The Employment Appeal Tribunal (EAT) has reaffirmed its earlier decision in the case of Fulton and Baxter v Bear Scotland Ltd that a gap of three months or more between two successive alleged under payments or non-payments of wages breaks the chain in a “series” of deductions as set out in the Employment Rights Act 1996.
In 2012 and 2013, two claimants – Mr Baxter and Mr Fulton - lodged tribunal claims arguing that the failure to include overtime in their holiday pay constituted unlawful deductions from their wages. The employment tribunal, in a judgement dated 12 June 2013, found that their employer had made certain unauthorised deductions.
That decision was in turn appealed and the EAT upheld the finding that where there was a gap of more than three months between underpayments, this broke the chain in a “series” of deductions.

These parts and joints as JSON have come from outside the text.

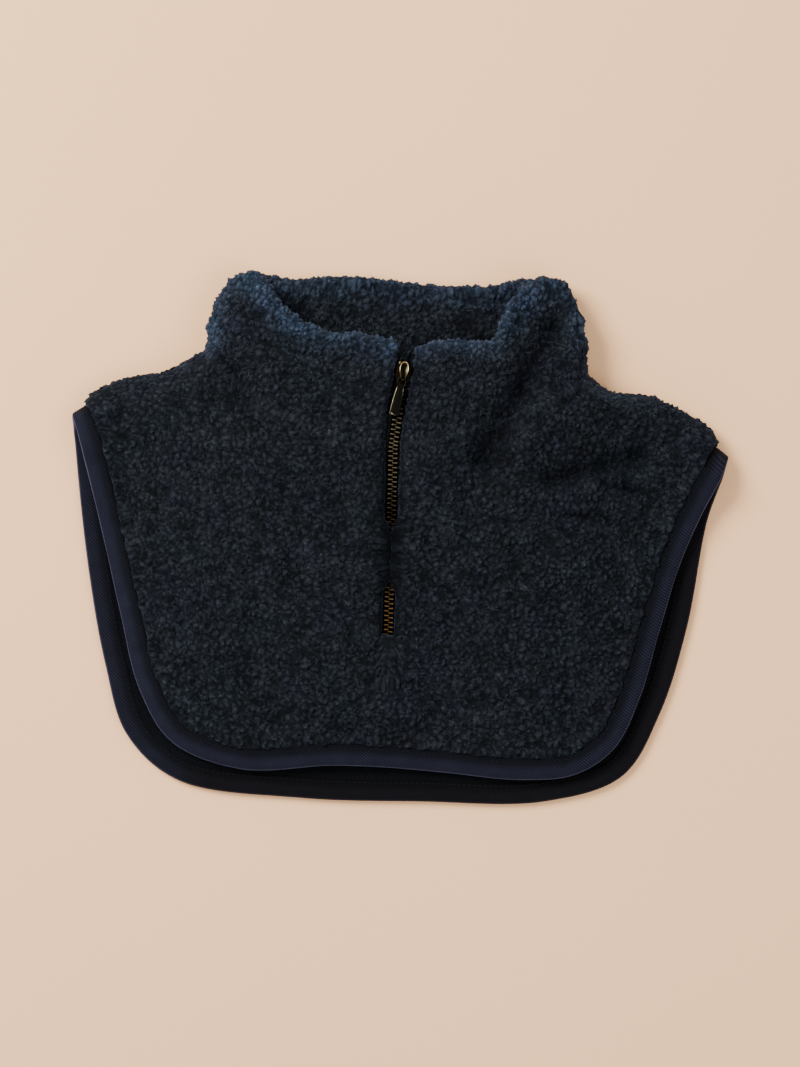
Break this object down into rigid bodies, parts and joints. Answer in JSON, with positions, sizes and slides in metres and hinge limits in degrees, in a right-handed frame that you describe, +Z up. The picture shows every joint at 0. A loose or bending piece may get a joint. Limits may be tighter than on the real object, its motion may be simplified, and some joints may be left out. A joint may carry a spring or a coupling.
{
  "type": "detachable half-zip pile collar",
  "caption": "Detachable stand collar of curly pile cloth on a short front and back yoke, with a bound edge and a metal front zip, lying flat.",
  "frame": {"origin": "under the middle of the whole, on the surface that it lies on", "axes": "+Z up out of the front, +Y towards the neck, +X to the right as seen from above"},
  "size_m": [0.3598, 0.294, 0.0381],
  "materials": {
    "pile": "curly pile, dark navy",
    "binding": "fine twill tape, navy",
    "zip_tape": "woven tape, near black",
    "zip_metal": "antique brass"
  },
  "bodies": {
    "garment": {"front_panel": "pile", "back_panel": "pile", "collar": "pile", "edge_binding": "binding", "zip_tape_left": "zip_tape", "zip_tape_right": "zip_tape", "zip_teeth_left": "zip_metal", "zip_teeth_right": "zip_metal", "zip_slider": "zip_metal"},
    "pull": {"zip_pull": "zip_metal"}
  },
  "joints": [
    {"name": "pull_swing", "type": "hinge", "parent": "garment", "child": "pull", "pos_m": [0.00204, 0.08855, 0.03371], "axis": [-0.9899, 0.1419, 0], "range_deg": [0, 170]}
  ]
}
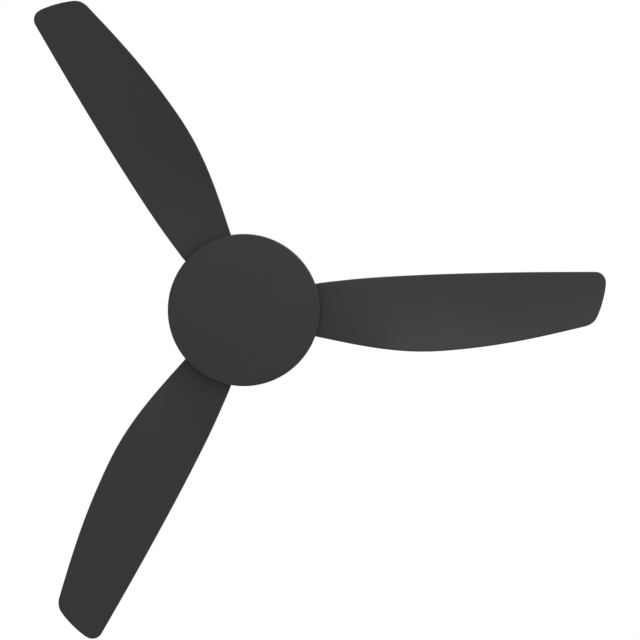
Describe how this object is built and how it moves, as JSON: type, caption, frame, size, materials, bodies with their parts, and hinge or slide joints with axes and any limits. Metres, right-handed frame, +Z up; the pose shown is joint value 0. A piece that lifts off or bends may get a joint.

The claims were then remitted back to the tribunal to decide what constituted a series of deductions for the purposes of section 23 Employment Rights Act 1996.
Section 23 ERA states that a worker can present a complaint to an employment tribunal for unlawful deduction of wages, but it must be brought within three months of the date of payment of wages from which the deduction was made.
If the complaint refers to a series of deductions, the claim must be brought within three months of the last deduction in the series.
Bound by the decision of the EAT, the tribunal duly decided that any claims (or parts of claims) where more than three months had elapsed between successive underpayments (or non-payment) of holiday pay were time-barred. It therefore dismissed these claims.
The claimants appealed, arguing that the passages in the EAT decision relating to “a gap of more than three months” were not binding. Instead it should be interpreted as meaning a strong presumption rather than a universal or “hard and fast” rule that the claims were time barred. This would allow issues to be considered before a decision was reached.
The EAT rejected the appeal, however, holding that the claimants were bound by the earlier decision and that the tribunal had no jurisdiction to hear the complaint.
The EAT also rejected an argument that the earlier decision was inconsistent with the way in which a series had been interpreted in the context of a whistleblowing claim in Arthur v London Eastern Railway on the basis that that case interpreted a different statutory provision which had no bearing on this case.
The only scope for argument was if the tribunal had incorrectly applied the law to the facts. That had not happened in this case and so the appeal was dismissed.